*Dataset extract*:
⟨

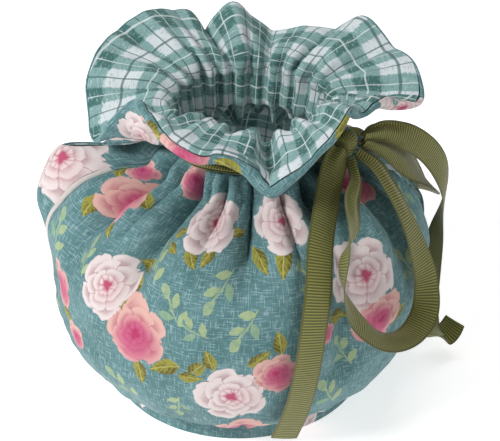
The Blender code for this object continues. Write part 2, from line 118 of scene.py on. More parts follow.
RUFFLE_EDGE = (
    # x, y, z, rise of the cloth above the casing before it turns out
    (0.084, 0.0000, 0.143, 0.01), (0.062, -0.011, 0.146, 0.012), (0.051, -0.02, 0.146, 0.016),
    (0.047, -0.032, 0.154, 0.018), (0.042, -0.044, 0.151, 0.018), (0.0315, -0.053, 0.143, 0.015),
    (0.0235, -0.058, 0.1345, 0.011), (0.0145, -0.0595, 0.129, 0.009), (0.0055, -0.0575, 0.1335, 0.011),
    (-0.001, -0.0555, 0.1395, 0.013), (-0.008, -0.0555, 0.1435, 0.015), (-0.018, -0.056, 0.144, 0.017),
    (-0.029, -0.05, 0.147, 0.017), (-0.038, -0.038, 0.153, 0.017), (-0.046, -0.024, 0.156, 0.016),
    (-0.055, -0.019, 0.145, 0.016), (-0.064, -0.013, 0.131, 0.012), (-0.067, 0.0000, 0.137, 0.014),
    (-0.069, 0.011, 0.146, 0.012), (-0.066, 0.023, 0.154, 0.01), (-0.06, 0.035, 0.159, 0.01),
    (-0.052, 0.045, 0.162, 0.01), (-0.037, 0.056, 0.1635, 0.01), (-0.024, 0.06, 0.161, 0.01),
    (-0.017, 0.0565, 0.153, 0.01), (-0.01, 0.059, 0.159, 0.01), (-0.003, 0.061, 0.164, 0.01),
    (0.007, 0.061, 0.157, 0.01), (0.017, 0.059, 0.152, 0.01), (0.031, 0.058, 0.153, 0.01),
    (0.047, 0.054, 0.155, 0.01), (0.058, 0.05, 0.162, 0.008), (0.073, 0.03, 0.156, 0.008),
    (0.08, 0.016, 0.155, 0.008),
)
SPOUT_STATION = 17
PANEL_WAYS = (
    0.0, 0.05, 0.14, 0.25, 0.37, 0.49, 0.6, 0.7, 0.79, 0.87, 0.94, 1.0,
    1.3, 1.65, 2.0, 2.18, 2.38, 2.6, 2.8, 3.0,
)
FRONT_TURNS = tuple(np.linspace(0.0, SPOUT_SEAM - 4.5, 40)) + (SPOUT_SEAM - 2.0, SPOUT_SEAM)
BACK_TURNS = (SPOUT_SEAM, SPOUT_SEAM + 3.5) + tuple(np.linspace(SPOUT_SEAM + 7.0, 360.0, 46))
# Handle slit: lower and upper share of the way up, half width, reach in degrees.
HANDLE_OPENING = (0.2, 0.93, 0.008, 26.0)
# Spout hole: its first and last column and row of the back panel's grid.
SPOUT_HOLE = ((2, 7), (7, 10))
PRINT_RADIUS = 0.0885
CLOTH_HEIGHTS = (0.0, 0.162, 0.178, 0.226)
ROW_CUTS = (4, 7, 9, 11, 11, 11, 11, 11, 11, 11, 11, 5, 5, 5, 9, 9, 9, 9, 9)


def wrapped(degrees):
    return (degrees + 180.0) % 360.0 - 180.0


def eased(share):
    share = np.clip(share, 0.0, 1.0)
    return share * share * (3.0 - 2.0 * share)


def through(knots, values, at):
    """A smooth curve through values at the knots, read at each place in at."""
    knots, values = np.asarray(knots, float), np.asarray(values, float)
    slopes = np.gradient(values, knots, axis=0)
    i = np.clip(np.searchsorted(knots, at, side="right") - 1, 0, len(knots) - 2)
    span = knots[i + 1] - knots[i]
    t = ((at - knots[i]) / span)[..., None]
    span = span[..., None]
    start = (2 * t**3 - 3 * t**2 + 1) * values[i] + (t**3 - 2 * t**2 + t) * span * slopes[i]
    return start + (3 * t**2 - 2 * t**3) * values[i + 1] + (t**3 - t**2) * span * slopes[i + 1]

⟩

*What is being asked*: Repeat the data exactly. Leave nothing out.

*Complete answer*:
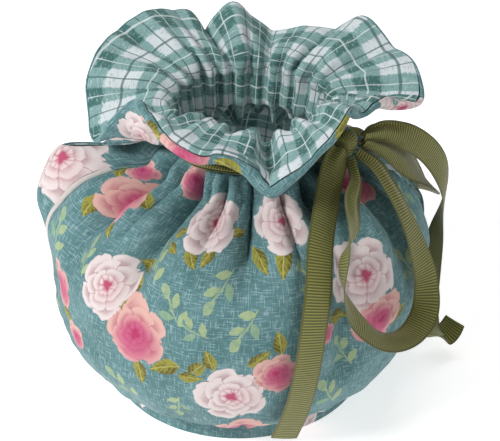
The Blender code for this object continues. Write part 2, from line 118 of scene.py on. More parts follow.
RUFFLE_EDGE = (
    # x, y, z, rise of the cloth above the casing before it turns out
    (0.084, 0.0000, 0.143, 0.01), (0.062, -0.011, 0.146, 0.012), (0.051, -0.02, 0.146, 0.016),
    (0.047, -0.032, 0.154, 0.018), (0.042, -0.044, 0.151, 0.018), (0.0315, -0.053, 0.143, 0.015),
    (0.0235, -0.058, 0.1345, 0.011), (0.0145, -0.0595, 0.129, 0.009), (0.0055, -0.0575, 0.1335, 0.011),
    (-0.001, -0.0555, 0.1395, 0.013), (-0.008, -0.0555, 0.1435, 0.015), (-0.018, -0.056, 0.144, 0.017),
    (-0.029, -0.05, 0.147, 0.017), (-0.038, -0.038, 0.153, 0.017), (-0.046, -0.024, 0.156, 0.016),
    (-0.055, -0.019, 0.145, 0.016), (-0.064, -0.013, 0.131, 0.012), (-0.067, 0.0000, 0.137, 0.014),
    (-0.069, 0.011, 0.146, 0.012), (-0.066, 0.023, 0.154, 0.01), (-0.06, 0.035, 0.159, 0.01),
    (-0.052, 0.045, 0.162, 0.01), (-0.037, 0.056, 0.1635, 0.01), (-0.024, 0.06, 0.161, 0.01),
    (-0.017, 0.0565, 0.153, 0.01), (-0.01, 0.059, 0.159, 0.01), (-0.003, 0.061, 0.164, 0.01),
    (0.007, 0.061, 0.157, 0.01), (0.017, 0.059, 0.152, 0.01), (0.031, 0.058, 0.153, 0.01),
    (0.047, 0.054, 0.155, 0.01), (0.058, 0.05, 0.162, 0.008), (0.073, 0.03, 0.156, 0.008),
    (0.08, 0.016, 0.155, 0.008),
)
SPOUT_STATION = 17
PANEL_WAYS = (
    0.0, 0.05, 0.14, 0.25, 0.37, 0.49, 0.6, 0.7, 0.79, 0.87, 0.94, 1.0,
    1.3, 1.65, 2.0, 2.18, 2.38, 2.6, 2.8, 3.0,
)
FRONT_TURNS = tuple(np.linspace(0.0, SPOUT_SEAM - 4.5, 40)) + (SPOUT_SEAM - 2.0, SPOUT_SEAM)
BACK_TURNS = (SPOUT_SEAM, SPOUT_SEAM + 3.5) + tuple(np.linspace(SPOUT_SEAM + 7.0, 360.0, 46))
# Handle slit: lower and upper share of the way up, half width, reach in degrees.
HANDLE_OPENING = (0.2, 0.93, 0.008, 26.0)
# Spout hole: its first and last column and row of the back panel's grid.
SPOUT_HOLE = ((2, 7), (7, 10))
PRINT_RADIUS = 0.0885
CLOTH_HEIGHTS = (0.0, 0.162, 0.178, 0.226)
ROW_CUTS = (4, 7, 9, 11, 11, 11, 11, 11, 11, 11, 11, 5, 5, 5, 9, 9, 9, 9, 9)


def wrapped(degrees):
    return (degrees + 180.0) % 360.0 - 180.0


def eased(share):
    share = np.clip(share, 0.0, 1.0)
    return share * share * (3.0 - 2.0 * share)


def through(knots, values, at):
    """A smooth curve through values at the knots, read at each place in at."""
    knots, values = np.asarray(knots, float), np.asarray(values, float)
    slopes = np.gradient(values, knots, axis=0)
    i = np.clip(np.searchsorted(knots, at, side="right") - 1, 0, len(knots) - 2)
    span = knots[i + 1] - knots[i]
    t = ((at - knots[i]) / span)[..., None]
    span = span[..., None]
    start = (2 * t**3 - 3 * t**2 + 1) * values[i] + (t**3 - 2 * t**2 + t) * span * slopes[i]
    return start + (3 * t**2 - 2 * t**3) * values[i + 1] + (t**3 - t**2) * span * slopes[i + 1]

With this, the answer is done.